## Exercise task
Write out all of the data exactly as it appears.

◆ ◆ ◆ ◆ ◆ ◆ ◆

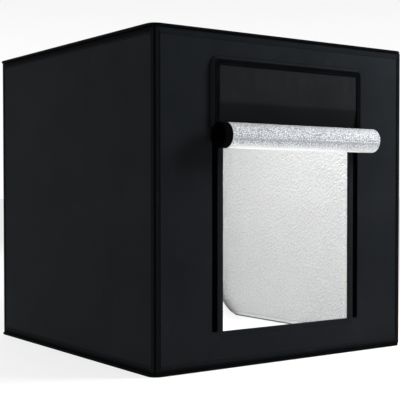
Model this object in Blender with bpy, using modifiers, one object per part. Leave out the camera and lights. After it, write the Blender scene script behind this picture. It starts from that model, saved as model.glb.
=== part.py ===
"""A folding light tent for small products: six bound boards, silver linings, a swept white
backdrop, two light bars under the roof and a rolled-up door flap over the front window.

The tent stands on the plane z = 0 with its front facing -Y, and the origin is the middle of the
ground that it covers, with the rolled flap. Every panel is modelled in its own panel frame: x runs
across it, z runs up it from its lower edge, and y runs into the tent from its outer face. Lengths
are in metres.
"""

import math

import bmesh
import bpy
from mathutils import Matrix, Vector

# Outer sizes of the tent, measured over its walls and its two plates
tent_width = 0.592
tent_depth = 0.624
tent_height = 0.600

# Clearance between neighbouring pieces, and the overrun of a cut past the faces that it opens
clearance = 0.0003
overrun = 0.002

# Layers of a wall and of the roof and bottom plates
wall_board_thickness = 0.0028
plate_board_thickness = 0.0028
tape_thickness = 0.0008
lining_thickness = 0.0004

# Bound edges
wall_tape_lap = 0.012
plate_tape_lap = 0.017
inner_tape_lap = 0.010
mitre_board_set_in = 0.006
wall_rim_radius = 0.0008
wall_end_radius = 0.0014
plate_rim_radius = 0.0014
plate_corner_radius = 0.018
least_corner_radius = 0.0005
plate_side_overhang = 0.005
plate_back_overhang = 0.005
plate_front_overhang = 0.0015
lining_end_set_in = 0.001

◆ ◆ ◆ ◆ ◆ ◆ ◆

## Task response
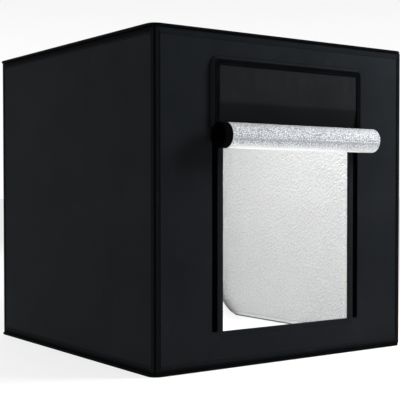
Model this object in Blender with bpy, using modifiers, one object per part. Leave out the camera and lights. After it, write the Blender scene script behind this picture. It starts from that model, saved as model.glb.
=== part.py ===
"""A folding light tent for small products: six bound boards, silver linings, a swept white
backdrop, two light bars under the roof and a rolled-up door flap over the front window.

The tent stands on the plane z = 0 with its front facing -Y, and the origin is the middle of the
ground that it covers, with the rolled flap. Every panel is modelled in its own panel frame: x runs
across it, z runs up it from its lower edge, and y runs into the tent from its outer face. Lengths
are in metres.
"""

import math

import bmesh
import bpy
from mathutils import Matrix, Vector

# Outer sizes of the tent, measured over its walls and its two plates
tent_width = 0.592
tent_depth = 0.624
tent_height = 0.600

# Clearance between neighbouring pieces, and the overrun of a cut past the faces that it opens
clearance = 0.0003
overrun = 0.002

# Layers of a wall and of the roof and bottom plates
wall_board_thickness = 0.0028
plate_board_thickness = 0.0028
tape_thickness = 0.0008
lining_thickness = 0.0004

# Bound edges
wall_tape_lap = 0.012
plate_tape_lap = 0.017
inner_tape_lap = 0.010
mitre_board_set_in = 0.006
wall_rim_radius = 0.0008
wall_end_radius = 0.0014
plate_rim_radius = 0.0014
plate_corner_radius = 0.018
least_corner_radius = 0.0005
plate_side_overhang = 0.005
plate_back_overhang = 0.005
plate_front_overhang = 0.0015
lining_end_set_in = 0.001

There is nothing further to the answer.